How to Migrate Apache Kafka Applications to Apache Pulsar

By Splunk

Evaluating a next-generation distributed pub-sub system can be a time-consuming affair. The Apache Pulsar community has been working on simplifying the process of installing and deploying Pulsar to make sure that it's easier to experiment with and evaluate Pulsar as well as migrating existing applications from one pub-sub system to another. The Apache Pulsar community introduced a Kafka API-compatible Java library beginning with Pulsar version 1.20.0, which was released in October 2017.
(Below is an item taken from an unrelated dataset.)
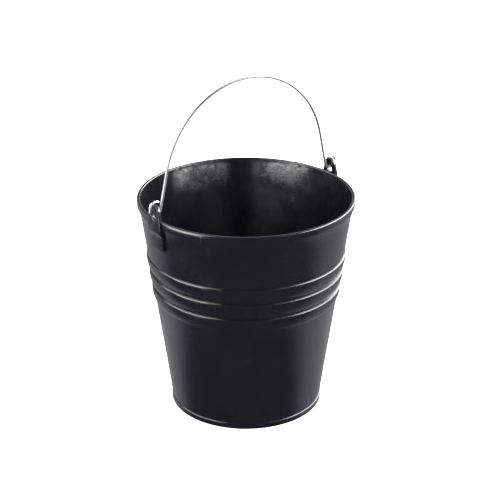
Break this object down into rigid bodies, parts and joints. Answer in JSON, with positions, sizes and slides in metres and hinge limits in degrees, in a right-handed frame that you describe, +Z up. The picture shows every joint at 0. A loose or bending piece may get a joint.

The Kafka API-compatible Pulsar Client

The Kafka API-compatible Pulsar client for Java is comatible with Kafka 0.10.2.1. This Pulsar client library is available at Maven Central and can be installed using Maven, Gradle, and other build tools.

If you're using Maven, you can replace the Kafka client dependency with the following Pulsar client dependency:

<dependency>
    <groupId>org.apache.pulsar</groupId>
    <artifactId>pulsar-client-kafka</artifactId>
    <version>1.21.0-incubating</version>
</dependency>

If you're using Gradle, you can replace the Kafka client dependency with the following Pulsar client dependency:

dependencies {
    compile "org.apache.pulsar:pulsar-client-kafka:1.21.0-incubating"
}

Migration Example: A Log Collection Pipeline

A very common use case for Apache Kafka is as a log collection pipeline. A log collection pipeline is illustrated below:

In this diagram:

Applications → Kafka --- Logs are sent from web servers, applications, and various systems and published to Kafka topics. This can be done in many ways. In the example diagram above, we're using a Kafka SLF4J appender to append logs to Kafka topics.
Kafka → Elasticsearch --- Logs are read from Kafka topics and sent to Elasticsearch for building indexes. In this example, we're using Kafka Connect to connect Kafka topics and Elasticsearch indexes.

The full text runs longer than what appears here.